Le point original de l’étude concerne la description des formes sévères et des hospitalisations. « Contrairement aux épidémies précédentes, ce ne sont pas des sujets vulnérables qui ont les formes les plus graves, indique le Pr Peiffer-Smadja. Les 17 patients hospitalisés de l’étude étaient immunocompétents et en bonne santé. » Les formes sévères comprenaient des surinfections cutanées, des atteintes anales et digestives compliquées, de la dysphagie ou des atteintes ophtalmologiques.

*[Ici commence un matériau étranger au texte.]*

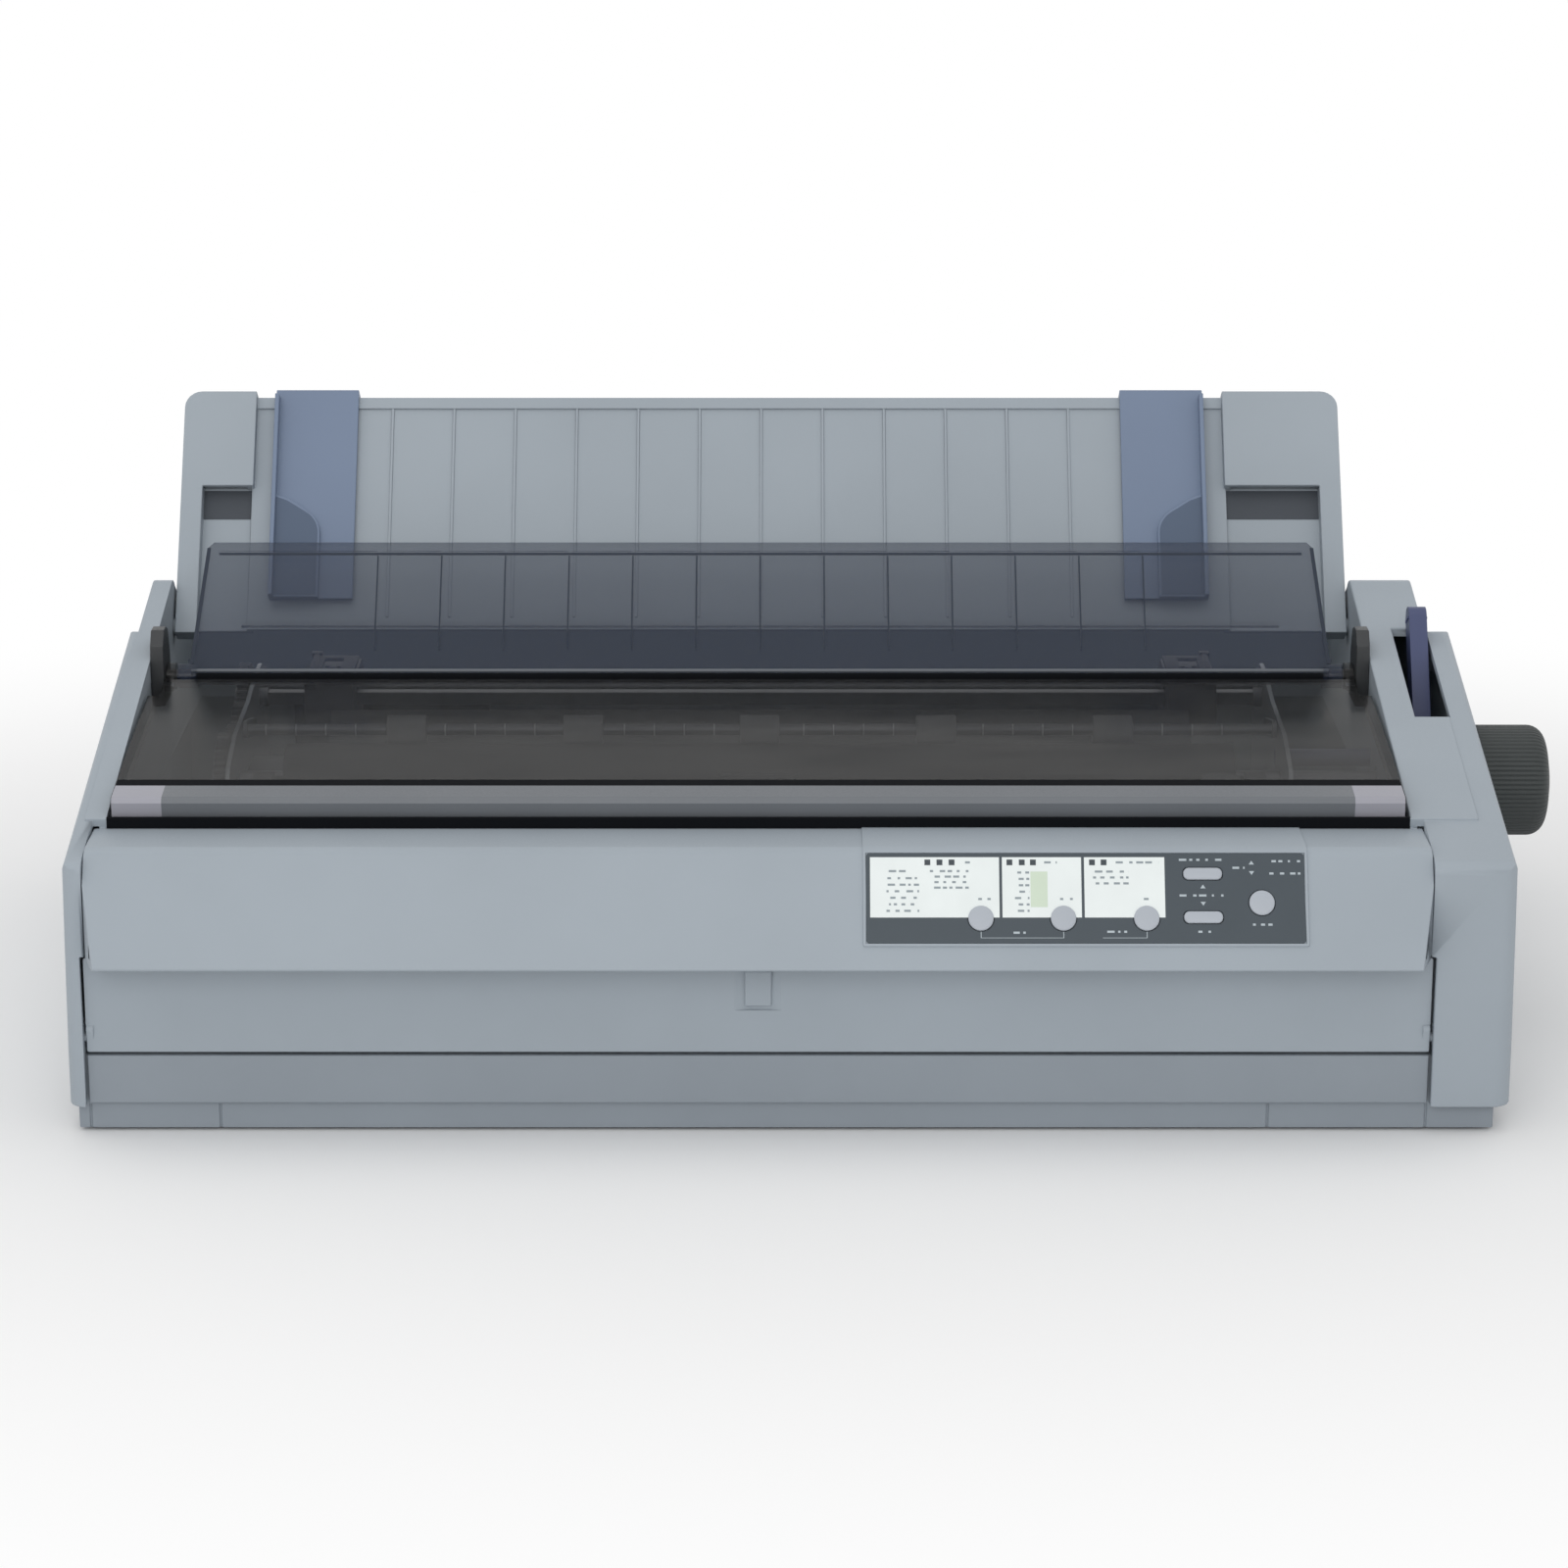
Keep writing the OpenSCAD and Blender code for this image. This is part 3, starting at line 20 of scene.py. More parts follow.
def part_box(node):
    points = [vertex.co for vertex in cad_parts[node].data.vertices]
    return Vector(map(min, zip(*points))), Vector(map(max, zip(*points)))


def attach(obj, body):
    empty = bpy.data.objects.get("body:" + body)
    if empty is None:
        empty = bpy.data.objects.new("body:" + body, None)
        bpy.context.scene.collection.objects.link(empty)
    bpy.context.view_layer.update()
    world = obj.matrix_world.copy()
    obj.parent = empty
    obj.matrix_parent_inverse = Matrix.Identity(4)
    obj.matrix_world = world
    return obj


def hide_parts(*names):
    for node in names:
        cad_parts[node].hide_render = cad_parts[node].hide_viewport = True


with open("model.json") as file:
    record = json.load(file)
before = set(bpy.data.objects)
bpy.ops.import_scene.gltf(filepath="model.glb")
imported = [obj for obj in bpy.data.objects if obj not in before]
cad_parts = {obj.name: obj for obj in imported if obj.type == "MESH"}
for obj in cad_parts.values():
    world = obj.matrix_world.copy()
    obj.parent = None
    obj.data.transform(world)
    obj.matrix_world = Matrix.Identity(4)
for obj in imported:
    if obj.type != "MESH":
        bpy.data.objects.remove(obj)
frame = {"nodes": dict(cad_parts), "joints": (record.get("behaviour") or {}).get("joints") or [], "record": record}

bl_info = {
    "name": "Dot Matrix Printer Looks",
    "version": (1, 0, 0),
    "blender": (4, 5, 0),
    "location": "View3D > Sidebar > Printer",
    "description": "Dresses the packed frame of a dot matrix printer with its finishes and fine pieces",
    "category": "Add Mesh",
}

MM = 0.001

# ---- Places that the frame gives ----------------------------------------------------------------

RECORD = frame["record"]
SLOT_OF = {part["node"]: part["material_slot"] for part in RECORD["subparts"]}
BODY_OF = {node: body for body, nodes in RECORD["behaviour"]["bodies"].items() for node in nodes}
PIVOT = {joint["name"]: Vector(joint.get("pos_m") or (0, 0, 0)) for joint in frame["joints"]}

PAPER_X = -30.5 * MM
WING_Y = -183.0 * MM
OVERLAY_H = 0.6

# Leaning planes: y and z of a line that each passes through, and its lean back from upright
NOSE = (8.0, 123.6, math.atan2(26.0, 44.6))
COVER = (186.0, 151.0, math.radians(90 - 6.7))
LID = (186.0, 151.0, math.radians(40))
GUIDE = (258.0, 156.0, math.radians(34))


def place(points):
    """Millimetres from the paper path, the wing front and the table, as metres in the row frame."""
    return np.asarray(points, float) * MM + (PAPER_X, WING_Y, 0.0)


def on_plane(plane, points):
    """Places on a leaning plane: across it, up it from its line, and out of its face."""
    across, up, out = np.asarray(points, float).T
    y0, z0, lean = plane
    y = y0 + up * math.sin(lean) - out * math.cos(lean)
    z = z0 + up * math.cos(lean) + out * math.sin(lean)
    return place(np.stack([across, y, z], axis=1))


def on_nose(points):
    """Places on the nose panel: across it, down its face from its top edge, and out of its face."""
    return on_plane(NOSE, np.asarray(points, float) * (1, -1, 1))


on_cover, on_lid, on_guide = (partial(on_plane, plane) for plane in (COVER, LID, GUIDE))


# ---- Colour -------------------------------------------------------------------------------------


def linear(colour):
    """An sRGB hex colour as linear values."""
    values = [int(colour[i:i + 2], 16) / 255 for i in (1, 3, 5)]
    return tuple(v / 12.92 if v <= 0.04045 else ((v + 0.055) / 1.055) ** 2.4 for v in values)


def rgba(colour):
    """A colour property as the four values that a shader socket takes."""
    return (*colour, 1.0)


# ---- Settings that a user would change ----------------------------------------------------------


def colour_of(name, description, colour):
    return FloatVectorProperty(name=name, description=description, subtype="COLOR", size=3, min=0, max=1,
                               default=linear(colour))


def share_of(name, description, share):
    return FloatProperty(name=name, description=description, subtype="FACTOR", min=0, max=1, default=share)


def length_of(name, description, millimetres):
    return FloatProperty(name=name, description=description, unit="LENGTH", subtype="DISTANCE", min=0,
                         precision=5, default=millimetres * MM)


class CasingLook(PropertyGroup):
    case: colour_of("Casing", "Moulded plastic of the upper case, cover and sheet guide", "#9AA3AB")
    base: colour_of("Base", "Moulded plastic of the lower case", "#8A929A")
    texture: length_of("Texture", "Width of a grain of the spark-eroded texture", 0.9)
    edge: length_of("Edge radius", "Radius of the moulded edges", 0.9)


class SmokeLook(PropertyGroup):
    cover: colour_of("Cover tint", "Body colour of the smoke plastic over the mechanism", "#222222")
    lid: colour_of("Lid tint", "Body colour of the smoke plastic that stands up at the rear", "#2B3448")
    cover_density: share_of("Cover density", "Share of light that one face of the cover stops", 0.46)
    lid_density: share_of("Lid density", "Share of light that one face of the lid stops", 0.40)


class AccentLook(PropertyGroup):
    edge_guide: colour_of("Edge guides", "Blue-grey plastic of the edge guides", "#707F97")
    lever: colour_of("Release lever", "Dark blue plastic of the release lever", "#3F476A")
    knob: colour_of("Knob", "Grey-green plastic of the paper feed knob", "#3A3E3E")
    button: colour_of("Buttons", "Light plastic of the push buttons", "#A9AFB7")
    film: colour_of("Panel film", "Printed film of the control panel", "#3E474E")
    print_white: colour_of("Print", "White ink of the panel film", "#E4EAE9")


class StageLook(PropertyGroup):
    elevation: FloatProperty(name="Camera elevation", description="Angle that the camera looks down",
                             subtype="ANGLE", unit="ROTATION", default=math.radians(16))
    distance: length_of("Camera distance", "From the camera to the front of the wings", 1800)
    lens: FloatProperty(name="Lens", description="Focal length on a 36 mm wide sensor", min=1, default=100.3,
                        subtype="DISTANCE_CAMERA", unit="CAMERA")
    sky: FloatProperty(name="Sky", description="Light of the white surroundings", min=0, default=0.70)


class PrinterLook(PropertyGroup):
    casing: PointerProperty(type=CasingLook, name="Casing", description="Finish of the moulded casing")
    smoke: PointerProperty(type=SmokeLook, name="Smoke covers", description="Finish of the tinted covers")
    accent: PointerProperty(type=AccentLook, name="Accents", description="Colours of the small parts")
    stage: PointerProperty(type=StageLook, name="Stage", description="Camera, light and floor")
    knob_ribs: IntProperty(name="Knob ribs", description="Grip ribs round the paper feed knob", min=12,
                           default=72)


def look():
    return bpy.context.scene.printer_look


# ---- Mesh helpers -------------------------------------------------------------------------------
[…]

Les complications ayant conduit à une hospitalisation relevaient principalement de surinfection bactérienne. « Six avaient des surinfections cutanées telles que des cellulites nécrosantes ou des abcès sous-cutanés, nécessitant une intervention chirurgicale pour quatre d'entre eux, quatre avaient un angor avec dysphagie, dont un nécessitait un drainage chirurgical, quatre avaient une atteinte anale ou colorectale sévère et deux avaient une atteinte ophtalmique », détaillent les auteurs.
Un effet de la vaccination encore à l’étude
L’étude ayant été menée avant l’accès au técovirimat (antiviral de référence), la prise en charge des 262 cas portait sur la gestion de la douleur, un enjeu essentiel notamment quand les atteintes étaient génitales ou anales, certains cas réclamant des morphiniques. Depuis l’introduction du técovirimat, les profils de patients pouvant en bénéficier ont été définis avec la Direction générale de la santé (DGS). Ces patients sont désormais suivis via la cohorte internationale Mosaic, soutenue par l'ANRS- Maladies infectieuses émergentes (ANRS-MIE) et coordonnée par le Pr Xavier Lescure de l’hôpital Bichat (AP-H), également co-auteur de l'étude.
Côté vaccination, seuls 12 % des sujets de l’étude avaient bénéficié d’une vaccination antivariolique, dont quatre cas avaient eu une vaccination post-exposition précoce avec le vaccin actuellement disponible, Imvanex. Si ces éléments sont insuffisants pour conclure, une autre étude, prépubliée sur « MedRxiv », rapporte 12 cas d’infection sur 276 individus exposés, malgré la vaccination post-exposition.
« Tous étaient bénins, indique le Pr Peiffer-Smadja, qui a également participé à cette étude. Ces cas sont survenus soit très précocement après la vaccination avec très probablement une injection post-exposition trop tardive, soit à distance de la vaccination, plus d’un mois après, chez des sujets qui n’avaient pas encore reçu le rappel. » Ces données sont ainsi « plutôt rassurantes » sur la vaccination, même si la protection offerte reste encore difficile à évaluer.